# Instructions for the task:
Copy exactly the lines from the one containing "Keep writing the" through the one containing "moulded(), origin=slider.translation)", both included, and nothing else.
--*--
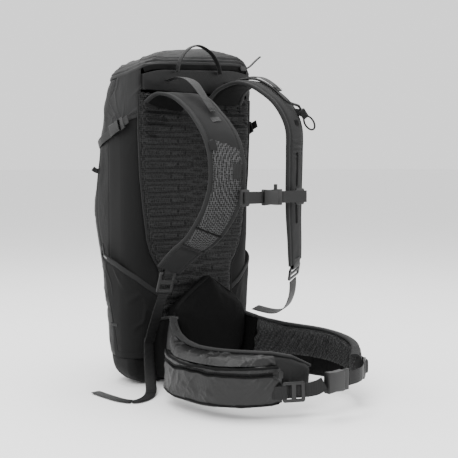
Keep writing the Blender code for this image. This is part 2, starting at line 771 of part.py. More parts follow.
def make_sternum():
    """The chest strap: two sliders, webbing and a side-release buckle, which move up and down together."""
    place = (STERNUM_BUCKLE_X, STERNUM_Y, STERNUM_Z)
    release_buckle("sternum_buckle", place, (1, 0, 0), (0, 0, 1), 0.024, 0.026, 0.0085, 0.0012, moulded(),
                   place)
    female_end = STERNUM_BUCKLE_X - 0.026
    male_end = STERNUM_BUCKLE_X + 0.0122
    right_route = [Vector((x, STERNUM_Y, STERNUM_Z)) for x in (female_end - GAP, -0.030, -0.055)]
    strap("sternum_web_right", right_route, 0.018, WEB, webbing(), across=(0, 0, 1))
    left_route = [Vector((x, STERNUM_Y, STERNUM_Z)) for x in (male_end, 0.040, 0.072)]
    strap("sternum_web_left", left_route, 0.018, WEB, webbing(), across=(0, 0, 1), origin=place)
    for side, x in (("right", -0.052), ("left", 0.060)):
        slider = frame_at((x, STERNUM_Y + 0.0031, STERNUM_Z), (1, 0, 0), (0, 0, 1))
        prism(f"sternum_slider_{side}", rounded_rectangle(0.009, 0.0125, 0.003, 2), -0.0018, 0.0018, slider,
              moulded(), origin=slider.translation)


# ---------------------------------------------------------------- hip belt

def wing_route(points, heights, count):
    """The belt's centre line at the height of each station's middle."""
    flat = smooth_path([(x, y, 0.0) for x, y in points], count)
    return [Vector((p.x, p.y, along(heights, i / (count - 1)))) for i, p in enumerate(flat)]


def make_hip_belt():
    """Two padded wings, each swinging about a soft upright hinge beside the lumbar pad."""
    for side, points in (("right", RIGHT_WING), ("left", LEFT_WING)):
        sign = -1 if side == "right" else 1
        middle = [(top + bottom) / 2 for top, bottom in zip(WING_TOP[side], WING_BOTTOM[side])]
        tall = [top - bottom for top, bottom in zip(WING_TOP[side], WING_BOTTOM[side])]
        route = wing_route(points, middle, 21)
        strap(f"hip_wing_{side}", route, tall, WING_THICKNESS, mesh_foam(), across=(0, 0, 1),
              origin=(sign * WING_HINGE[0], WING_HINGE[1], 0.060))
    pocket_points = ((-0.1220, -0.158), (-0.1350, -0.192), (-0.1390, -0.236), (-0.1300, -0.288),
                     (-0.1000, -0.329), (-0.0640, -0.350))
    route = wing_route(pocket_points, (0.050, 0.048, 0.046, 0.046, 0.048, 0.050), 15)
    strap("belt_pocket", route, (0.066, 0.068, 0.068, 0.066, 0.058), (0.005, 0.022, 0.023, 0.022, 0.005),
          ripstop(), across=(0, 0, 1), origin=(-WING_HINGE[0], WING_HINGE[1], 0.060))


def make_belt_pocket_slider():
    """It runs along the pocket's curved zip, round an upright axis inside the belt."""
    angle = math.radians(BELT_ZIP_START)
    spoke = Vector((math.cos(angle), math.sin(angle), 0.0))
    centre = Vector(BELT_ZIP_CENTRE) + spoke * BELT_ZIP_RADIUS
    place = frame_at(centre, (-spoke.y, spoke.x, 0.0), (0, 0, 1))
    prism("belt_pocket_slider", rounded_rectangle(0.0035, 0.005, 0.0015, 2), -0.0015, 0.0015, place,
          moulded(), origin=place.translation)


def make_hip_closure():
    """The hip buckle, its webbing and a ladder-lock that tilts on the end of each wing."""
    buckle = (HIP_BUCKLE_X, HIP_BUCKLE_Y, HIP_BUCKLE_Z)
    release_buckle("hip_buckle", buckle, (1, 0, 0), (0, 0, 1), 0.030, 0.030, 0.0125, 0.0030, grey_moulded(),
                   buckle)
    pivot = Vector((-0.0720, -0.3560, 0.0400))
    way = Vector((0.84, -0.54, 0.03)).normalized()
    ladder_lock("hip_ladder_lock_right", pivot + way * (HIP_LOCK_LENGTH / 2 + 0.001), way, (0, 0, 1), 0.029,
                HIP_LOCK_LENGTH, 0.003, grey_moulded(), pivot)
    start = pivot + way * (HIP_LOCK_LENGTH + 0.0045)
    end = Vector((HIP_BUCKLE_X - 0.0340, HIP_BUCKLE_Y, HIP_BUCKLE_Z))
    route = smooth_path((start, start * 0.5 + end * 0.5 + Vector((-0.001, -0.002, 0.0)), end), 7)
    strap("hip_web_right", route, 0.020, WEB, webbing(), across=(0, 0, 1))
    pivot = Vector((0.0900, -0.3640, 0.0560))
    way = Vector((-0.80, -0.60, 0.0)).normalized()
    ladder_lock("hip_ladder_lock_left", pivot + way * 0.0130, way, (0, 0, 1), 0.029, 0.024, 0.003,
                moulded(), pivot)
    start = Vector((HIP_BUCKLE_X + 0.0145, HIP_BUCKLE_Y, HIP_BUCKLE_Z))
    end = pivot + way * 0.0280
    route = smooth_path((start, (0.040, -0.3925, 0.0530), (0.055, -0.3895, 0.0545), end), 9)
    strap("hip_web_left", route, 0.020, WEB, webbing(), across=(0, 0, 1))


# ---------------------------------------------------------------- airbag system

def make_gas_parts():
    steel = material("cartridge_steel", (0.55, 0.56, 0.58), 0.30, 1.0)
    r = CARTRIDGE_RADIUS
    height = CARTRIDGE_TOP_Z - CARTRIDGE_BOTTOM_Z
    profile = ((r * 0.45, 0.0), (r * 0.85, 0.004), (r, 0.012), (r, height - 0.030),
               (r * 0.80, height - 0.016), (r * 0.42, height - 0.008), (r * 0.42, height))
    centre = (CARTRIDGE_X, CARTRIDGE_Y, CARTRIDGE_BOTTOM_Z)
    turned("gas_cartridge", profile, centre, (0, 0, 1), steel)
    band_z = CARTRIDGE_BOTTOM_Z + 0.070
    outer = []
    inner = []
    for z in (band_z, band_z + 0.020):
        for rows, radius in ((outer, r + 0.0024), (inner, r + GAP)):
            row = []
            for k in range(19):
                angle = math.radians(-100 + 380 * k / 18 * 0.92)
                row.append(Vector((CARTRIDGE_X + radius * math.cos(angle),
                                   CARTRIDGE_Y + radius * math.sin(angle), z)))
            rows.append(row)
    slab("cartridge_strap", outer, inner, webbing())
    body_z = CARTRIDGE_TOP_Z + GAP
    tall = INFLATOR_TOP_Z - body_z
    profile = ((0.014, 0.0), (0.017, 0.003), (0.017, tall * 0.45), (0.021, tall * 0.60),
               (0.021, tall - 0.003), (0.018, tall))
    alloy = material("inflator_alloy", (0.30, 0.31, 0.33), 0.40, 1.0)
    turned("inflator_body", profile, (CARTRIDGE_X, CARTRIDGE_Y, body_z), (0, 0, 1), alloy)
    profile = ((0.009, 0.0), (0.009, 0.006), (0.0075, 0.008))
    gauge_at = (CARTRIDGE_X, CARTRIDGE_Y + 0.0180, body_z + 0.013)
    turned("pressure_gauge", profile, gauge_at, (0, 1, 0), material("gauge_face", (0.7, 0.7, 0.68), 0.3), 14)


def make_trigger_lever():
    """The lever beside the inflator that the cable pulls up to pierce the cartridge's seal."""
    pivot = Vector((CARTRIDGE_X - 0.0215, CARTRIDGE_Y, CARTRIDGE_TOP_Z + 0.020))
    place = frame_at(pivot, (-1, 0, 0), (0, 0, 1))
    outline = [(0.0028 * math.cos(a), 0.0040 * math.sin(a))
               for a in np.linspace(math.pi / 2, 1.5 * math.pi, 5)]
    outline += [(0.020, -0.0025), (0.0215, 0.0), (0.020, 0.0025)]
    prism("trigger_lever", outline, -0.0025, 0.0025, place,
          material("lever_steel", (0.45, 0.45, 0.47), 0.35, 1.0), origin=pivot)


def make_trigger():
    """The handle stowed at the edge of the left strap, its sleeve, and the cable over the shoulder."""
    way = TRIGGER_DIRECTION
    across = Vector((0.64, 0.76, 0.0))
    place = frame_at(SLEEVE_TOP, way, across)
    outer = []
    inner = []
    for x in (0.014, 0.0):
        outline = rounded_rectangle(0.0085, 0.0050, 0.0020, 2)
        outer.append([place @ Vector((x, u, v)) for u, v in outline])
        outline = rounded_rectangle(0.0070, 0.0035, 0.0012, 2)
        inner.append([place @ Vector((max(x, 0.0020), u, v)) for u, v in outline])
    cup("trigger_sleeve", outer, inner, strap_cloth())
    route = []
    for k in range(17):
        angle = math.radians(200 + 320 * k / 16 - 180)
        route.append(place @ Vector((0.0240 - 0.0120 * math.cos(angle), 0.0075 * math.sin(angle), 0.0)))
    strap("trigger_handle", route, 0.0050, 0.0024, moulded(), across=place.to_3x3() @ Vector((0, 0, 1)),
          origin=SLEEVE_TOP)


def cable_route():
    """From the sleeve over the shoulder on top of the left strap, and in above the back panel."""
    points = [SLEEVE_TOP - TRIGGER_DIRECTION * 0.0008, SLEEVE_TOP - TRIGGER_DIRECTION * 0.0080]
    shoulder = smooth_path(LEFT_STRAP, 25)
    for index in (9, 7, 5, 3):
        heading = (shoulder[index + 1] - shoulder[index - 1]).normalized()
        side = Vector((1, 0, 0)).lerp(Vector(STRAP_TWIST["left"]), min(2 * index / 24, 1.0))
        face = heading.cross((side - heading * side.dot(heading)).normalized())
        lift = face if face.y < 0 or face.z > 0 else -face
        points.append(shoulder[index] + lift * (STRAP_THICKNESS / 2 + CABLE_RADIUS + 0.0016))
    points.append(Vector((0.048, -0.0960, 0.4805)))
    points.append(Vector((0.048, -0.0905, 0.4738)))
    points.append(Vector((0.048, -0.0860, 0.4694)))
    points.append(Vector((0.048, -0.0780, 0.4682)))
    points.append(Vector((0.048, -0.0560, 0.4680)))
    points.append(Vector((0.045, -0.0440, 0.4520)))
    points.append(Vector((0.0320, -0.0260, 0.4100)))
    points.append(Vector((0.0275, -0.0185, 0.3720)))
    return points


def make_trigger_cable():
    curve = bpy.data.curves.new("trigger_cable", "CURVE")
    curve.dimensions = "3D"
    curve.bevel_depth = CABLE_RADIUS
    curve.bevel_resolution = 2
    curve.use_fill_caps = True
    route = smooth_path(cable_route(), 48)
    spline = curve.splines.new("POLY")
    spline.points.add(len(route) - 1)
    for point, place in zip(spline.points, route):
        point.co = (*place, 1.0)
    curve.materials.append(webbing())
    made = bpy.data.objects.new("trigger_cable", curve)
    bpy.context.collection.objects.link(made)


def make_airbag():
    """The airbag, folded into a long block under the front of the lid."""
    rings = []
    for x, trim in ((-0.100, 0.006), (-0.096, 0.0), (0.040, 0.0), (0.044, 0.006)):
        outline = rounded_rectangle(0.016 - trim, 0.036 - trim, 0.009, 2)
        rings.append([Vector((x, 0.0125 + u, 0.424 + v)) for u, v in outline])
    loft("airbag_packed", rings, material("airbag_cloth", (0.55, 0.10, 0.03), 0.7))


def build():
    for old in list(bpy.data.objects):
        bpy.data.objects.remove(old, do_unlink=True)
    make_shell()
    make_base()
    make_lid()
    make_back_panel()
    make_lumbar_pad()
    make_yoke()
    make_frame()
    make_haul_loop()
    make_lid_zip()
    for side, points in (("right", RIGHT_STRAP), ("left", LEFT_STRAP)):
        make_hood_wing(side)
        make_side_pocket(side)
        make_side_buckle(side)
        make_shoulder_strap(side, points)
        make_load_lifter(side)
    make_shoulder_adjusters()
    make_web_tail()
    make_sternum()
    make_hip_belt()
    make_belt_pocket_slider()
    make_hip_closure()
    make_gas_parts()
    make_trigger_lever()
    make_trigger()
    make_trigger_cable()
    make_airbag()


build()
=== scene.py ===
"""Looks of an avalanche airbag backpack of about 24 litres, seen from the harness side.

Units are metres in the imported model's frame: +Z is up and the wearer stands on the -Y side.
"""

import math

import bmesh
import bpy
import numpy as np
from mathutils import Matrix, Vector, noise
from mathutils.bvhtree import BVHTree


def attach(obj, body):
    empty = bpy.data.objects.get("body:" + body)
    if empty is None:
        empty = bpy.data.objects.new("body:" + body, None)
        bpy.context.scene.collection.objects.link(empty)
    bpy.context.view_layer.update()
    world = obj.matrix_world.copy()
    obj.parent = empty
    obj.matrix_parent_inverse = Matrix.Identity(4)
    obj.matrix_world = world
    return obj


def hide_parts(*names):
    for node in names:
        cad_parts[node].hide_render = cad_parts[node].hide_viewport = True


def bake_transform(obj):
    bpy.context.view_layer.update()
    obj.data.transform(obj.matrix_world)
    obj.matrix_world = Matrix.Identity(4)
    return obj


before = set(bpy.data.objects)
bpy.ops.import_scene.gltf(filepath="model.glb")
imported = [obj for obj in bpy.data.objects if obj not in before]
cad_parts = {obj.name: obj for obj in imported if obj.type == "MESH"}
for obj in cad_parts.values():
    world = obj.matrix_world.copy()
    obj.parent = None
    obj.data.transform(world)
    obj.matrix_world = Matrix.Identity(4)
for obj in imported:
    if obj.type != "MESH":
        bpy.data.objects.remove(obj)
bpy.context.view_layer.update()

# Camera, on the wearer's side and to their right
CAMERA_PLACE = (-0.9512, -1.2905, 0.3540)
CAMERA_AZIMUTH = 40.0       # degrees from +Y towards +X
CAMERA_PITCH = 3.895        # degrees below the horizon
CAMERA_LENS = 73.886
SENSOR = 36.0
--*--
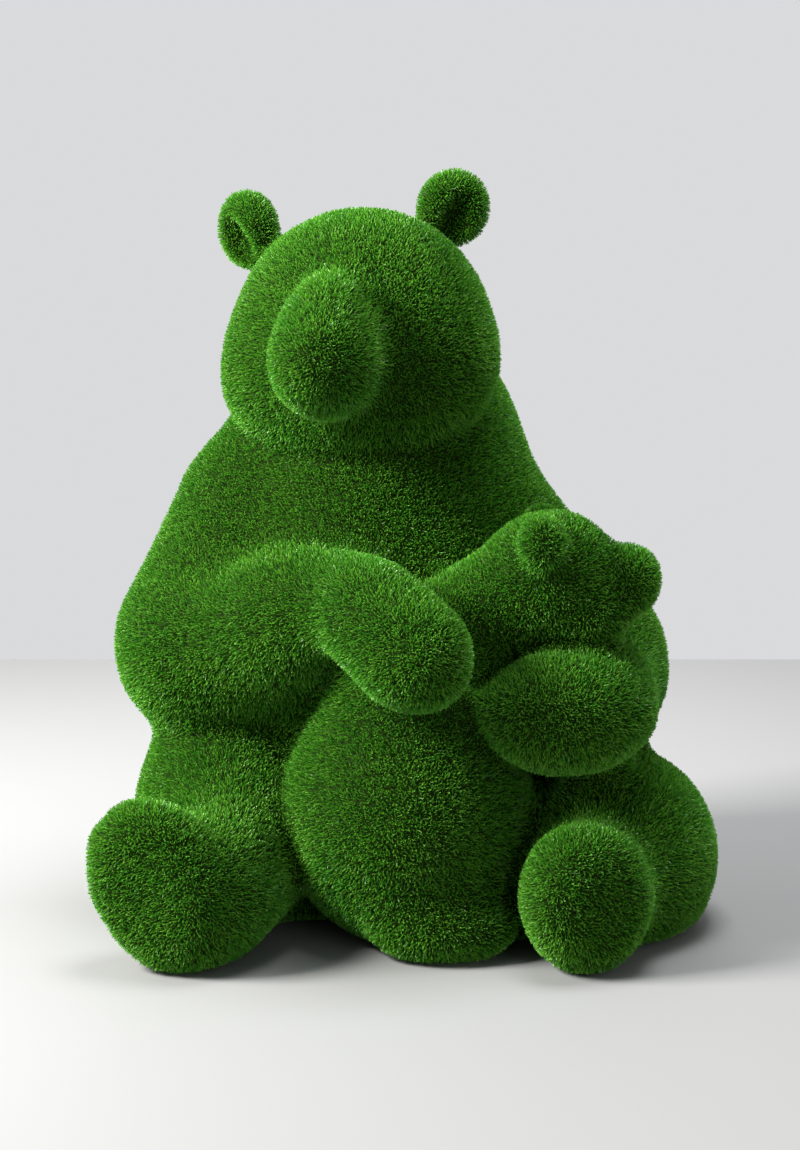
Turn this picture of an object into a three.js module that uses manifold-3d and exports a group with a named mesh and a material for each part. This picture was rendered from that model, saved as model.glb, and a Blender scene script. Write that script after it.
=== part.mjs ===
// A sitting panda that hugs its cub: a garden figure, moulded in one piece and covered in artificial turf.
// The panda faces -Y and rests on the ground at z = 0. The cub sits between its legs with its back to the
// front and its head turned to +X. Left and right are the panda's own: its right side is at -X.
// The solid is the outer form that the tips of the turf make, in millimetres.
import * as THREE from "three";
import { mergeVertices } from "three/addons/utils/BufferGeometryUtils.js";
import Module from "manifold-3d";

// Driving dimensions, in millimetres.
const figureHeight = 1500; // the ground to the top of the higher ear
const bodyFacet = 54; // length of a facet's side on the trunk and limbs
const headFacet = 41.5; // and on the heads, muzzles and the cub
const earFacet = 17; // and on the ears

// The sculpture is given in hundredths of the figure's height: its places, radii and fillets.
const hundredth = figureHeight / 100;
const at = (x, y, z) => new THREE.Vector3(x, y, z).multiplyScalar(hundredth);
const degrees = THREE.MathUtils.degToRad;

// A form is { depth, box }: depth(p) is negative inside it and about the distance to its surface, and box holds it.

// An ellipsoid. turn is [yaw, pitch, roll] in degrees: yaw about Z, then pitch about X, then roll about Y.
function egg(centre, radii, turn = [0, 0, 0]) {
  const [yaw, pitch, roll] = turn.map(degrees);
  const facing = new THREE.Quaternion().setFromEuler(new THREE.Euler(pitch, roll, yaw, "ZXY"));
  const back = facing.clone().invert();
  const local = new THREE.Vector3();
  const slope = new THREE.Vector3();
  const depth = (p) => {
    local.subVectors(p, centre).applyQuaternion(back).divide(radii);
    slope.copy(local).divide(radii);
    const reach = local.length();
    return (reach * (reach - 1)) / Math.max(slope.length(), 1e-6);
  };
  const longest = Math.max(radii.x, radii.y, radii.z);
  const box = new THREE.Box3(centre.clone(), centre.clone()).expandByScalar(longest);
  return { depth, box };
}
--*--
# Written answer:
Keep writing the Blender code for this image. This is part 2, starting at line 771 of part.py. More parts follow.
def make_sternum():
    """The chest strap: two sliders, webbing and a side-release buckle, which move up and down together."""
    place = (STERNUM_BUCKLE_X, STERNUM_Y, STERNUM_Z)
    release_buckle("sternum_buckle", place, (1, 0, 0), (0, 0, 1), 0.024, 0.026, 0.0085, 0.0012, moulded(),
                   place)
    female_end = STERNUM_BUCKLE_X - 0.026
    male_end = STERNUM_BUCKLE_X + 0.0122
    right_route = [Vector((x, STERNUM_Y, STERNUM_Z)) for x in (female_end - GAP, -0.030, -0.055)]
    strap("sternum_web_right", right_route, 0.018, WEB, webbing(), across=(0, 0, 1))
    left_route = [Vector((x, STERNUM_Y, STERNUM_Z)) for x in (male_end, 0.040, 0.072)]
    strap("sternum_web_left", left_route, 0.018, WEB, webbing(), across=(0, 0, 1), origin=place)
    for side, x in (("right", -0.052), ("left", 0.060)):
        slider = frame_at((x, STERNUM_Y + 0.0031, STERNUM_Z), (1, 0, 0), (0, 0, 1))
        prism(f"sternum_slider_{side}", rounded_rectangle(0.009, 0.0125, 0.003, 2), -0.0018, 0.0018, slider,
              moulded(), origin=slider.translation)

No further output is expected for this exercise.